APPEALS PANEL OVERRULES SWAN IN RAPE CASE

A three-judge appellate panel has overruled Territorial Court Judge Ive A. Swan's refusal to dismiss a criminal case against a St. Thomas man originally charged with second-degree rape.
The panel — composed of District Judges Thomas K. Moore and Raymond L. Finch and Territorial Court Judge Edgar Ross — said Swan's refusal to grant the attorney general's motion to dismiss "was patent error," a "clear abuse of discretion" and "an impermissible usurpation" of executive branch authority.
The judges also threw out a Territorial Court rule that would have protected Swan's refusal to dismiss the charges, saying that Presiding Judge Verne A. Hodge overstepped his rule-making power and violated the constitutionally guaranteed powers of the executive branch.
The rulings came in a complicated case brought by Leroy Richards, who originally was charged with second-degree rape of a 15-year-old girl. The Attorney General's Office later attempted to drop the charges, saying it could not prove them and telling the court that the girl and her mother were refusing to cooperate with any prosecution.

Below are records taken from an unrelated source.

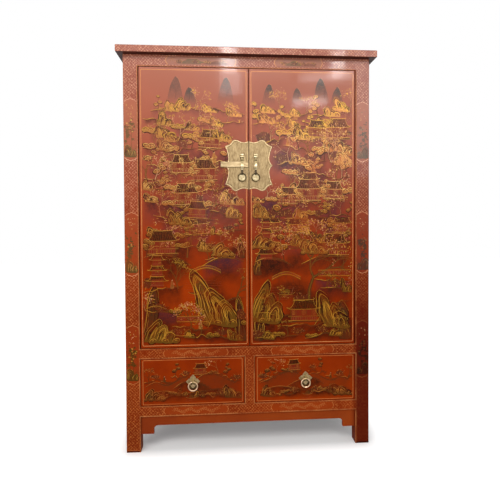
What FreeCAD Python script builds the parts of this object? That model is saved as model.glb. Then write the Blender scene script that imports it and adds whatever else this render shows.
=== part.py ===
import FreeCAD, Part
import math
import os

os.makedirs("parts", exist_ok=True)

# Chinese wedding cabinet. Millimetres, floor at z = 0, front towards -y.
# The middle of the top board is at x = y = 0.

# Outside of the cabinet
cabinet_width = 1170.0
cabinet_depth = 600.0
cabinet_height = 1820.0
top_thickness = 31.0
side_overhang = 26.0
front_overhang = 33.0
back_overhang = 5.0

# Posts and rails of the mortised frame
post_width = 64.0
post_depth = 58.0
back_post_width = 50.0
top_rail_height = 52.0
middle_rail_height = 46.5
drawer_opening_height = 215.5
bottom_rail_height = 48.0
underside_height = 160.0
front_rail_depth = 50.0
rear_rail_thickness = 30.0
divider_width = 46.0
post_edge_radius = 2.5
tenon_length = 24.0
tenon_thickness = 10.0
tenon_shoulder = 10.0
mortise_spare = 2.0

# Raised beading round the openings
bead_width = 5.0
bead_height = 1.6

# Top board, a mitred frame with a panel
top_frame_width = 90.0
top_panel_thickness = 18.0
top_edge_radius = 4.0
top_lower_edge_radius = 2.0

# Panels let into grooves
side_panel_thickness = 10.0
back_panel_thickness = 12.0
panel_inset = 6.0
groove_depth = 8.0
groove_spare = 1.0
tongue_thickness = 8.0
tongue_drop = 5.0

# Aprons under the bottom rails
apron_thickness = 18.0
apron_recess = 7.0
apron_height = 42.5
apron_step_drop = 38.5
apron_step_width = 58.0
apron_corner_radius = 20.0

# Inside of the cabinet
shelf_thickness = 18.0
shelf_front_setback = 9.0
shelf_side_gap = 1.0
cleat_height = 20.0
cleat_width = 28.0
floor_thickness = 12.0
floor_corner_gap = 30.0
bottom_board_thickness = 12.0
bottom_board_drop = 20.0
door_stop_height = 8.0
door_stop_depth = 18.0

# Doors
door_thickness = 22.0
door_recess = 1.0
door_side_gap = 3.2
door_end_gap = 3.0
door_meeting_gap = 3.0
door_edge_radius = 1.5
hinge_edge_radius = 5.0
stile_width = 60.0
stop_gap = 0.3
pivot_radius = 8.0
pivot_clearance = 0.08
lower_pivot_length = 12.0
upper_pivot_length = 20.0
pivot_end_gap = 0.3
pivot_lift = 13.0
batten_height = 46.0
batten_depth = 14.0
batten_root = 6.0
batten_flare = 3.0
batten_end_gap = 32.0

# Lock plate, lugs and bar
plate_centre_height = 1298.0
plate_half_width = 109.0
plate_half_height = 116.0
plate_thickness = 1.8
bar_rise = 4.0
bar_length = 126.0
bar_height = 24.0
bar_thickness = 6.0
bar_play = 0.3
bar_end_radius = 1.0
bar_parking_gap = 0.5
lug_offset = 31.0
lug_top_half_width = 5.0
lug_foot_half_width = 6.5
lug_front_wall = 4.5
lug_cap_height = 9.0
lug_shoulder_reach = 6.0
lug_neck_height = 13.0
arch_bulge_share = 0.12
knob_radius = 5.0
knob_half_width = 8.0
knob_pitch = 9.0
rivet_radius = 3.0
rivet_clearance = 0.2

# Rings and the eyes that they hang in
door_ring_mean_radius = 18.0
door_ring_wire = 4.0
door_eye_drop = 19.0
door_eye_reach = 6.5
door_eye_radius = 6.0
door_eye_width = 8.0
drawer_ring_mean_radius = 20.2
drawer_ring_wire = 5.6
drawer_eye_reach = 7.5
drawer_eye_radius = 6.5
drawer_eye_width = 9.0
eye_play = 0.3
ring_sides = 8
ring_lengths = 32

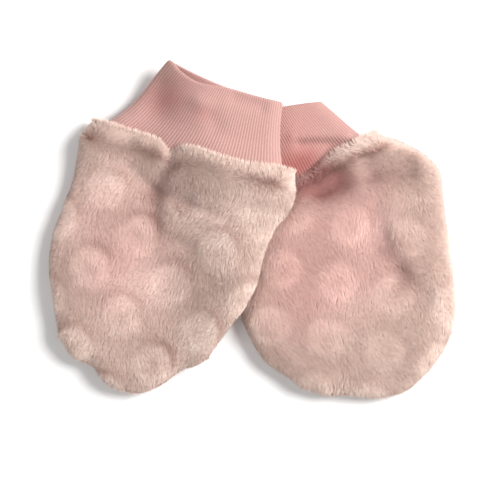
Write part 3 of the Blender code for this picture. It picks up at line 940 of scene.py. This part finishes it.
# %% The tree that grows the pile
def pile_tree():
    """Blades on a bed, leaned by its comb, pulled into locks, and marked for the material."""
    inputs = (
        ("Density", "Float", 1e6),
        ("Length", "Float", 0.003),
        ("Width", "Float", 0.0004),
        ("Lean", "Float", 1.6),
        ("Locks", "Float", 5e5),
        ("Clinging", "Float", 0.5),
        ("Facing", "Vector", (0.0, 0.0, 0.8)),
        ("Floor", "Float", 0.0),
        ("Seed", "Int", 1),
        ("Blade", "Object", None),
        ("Material", "Material", None),
    )
    tree, start, end = new_tree("pile", inputs)
    value = start.outputs
    bed = value["Geometry"]
    scatter = add(tree, "GeometryNodeDistributePointsOnFaces", Mesh=bed, Density=value["Density"])
    tree.links.new(value["Seed"], scatter.inputs["Seed"])
    locks = add(tree, "GeometryNodeDistributePointsOnFaces", Mesh=bed, Density=value["Locks"])
    tree.links.new(maths(tree, "ADD", value["Seed"], LOCK_SEED), locks.inputs["Seed"])
    points, normal = scatter.outputs["Points"], scatter.outputs["Normal"]

    here = add(tree, "GeometryNodeInputPosition").outputs[0]
    nearest = add(tree, "GeometryNodeSampleNearest", Geometry=locks.outputs["Points"])
    nearest.domain = "POINT"
    lock = add(tree, "GeometryNodeSampleIndex", {"data_type": "FLOAT_VECTOR"})
    tree.links.new(locks.outputs["Points"], lock.inputs["Geometry"])
    tree.links.new(here, lock.inputs["Value"])
    tree.links.new(nearest.outputs["Index"], lock.inputs["Index"])
    to_lock = vectors(tree, "SUBTRACT", lock.outputs[0], here)
    per_length = maths(tree, "DIVIDE", value["Clinging"], value["Length"])
    pull = vectors(tree, "SCALE", to_lock, scale=per_length)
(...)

Swan refused to drop the charges. And on the day Richards filed his petition with the District Court to overrule Swan, the Territorial Court amended a rule to say, in part: "No criminal case filed in the court, including traffic citations, shall be dismissed upon motion by any party except upon a determination by the court that the dismissal is in good faith, in the public interest, and in the interest of justice."
That, said the appellate judges, "imperils the constitutionally mandated separation of powers between two co-equal branches of our local government, the judiciary and the executive."
In fact, the opinion says, the amended rule "would make the attorney general a functionary of the Territorial Court in the prosecution of criminal cases."
The executive branch "prosecutes and the judiciary adjudicates," the judges wrote. "A Territorial Court judge has no authority to order the attorney general of the Virgin Islands to continue the prosecution of a criminal case in this territory."
And, noted the judges, "Under our system of constitutionally balanced powers, each co-equal branch must respect the integrity of the others."
In addition to dismissing the government's case against Richards, the panel also ordered his attorney, A.J. Weiss and Associates, to show cause why it should not be held in contempt for failing to show up at the final hearing to argue Richards' case.
Appeals from the Territorial Court are decided by a three-judge panel made up of the territory's two District Court judges and a Territorial Court judge from the other district than the judge whose order is being appealed. Appellate division decisions can be appealed to the 3rd Circuit Court of Appeals.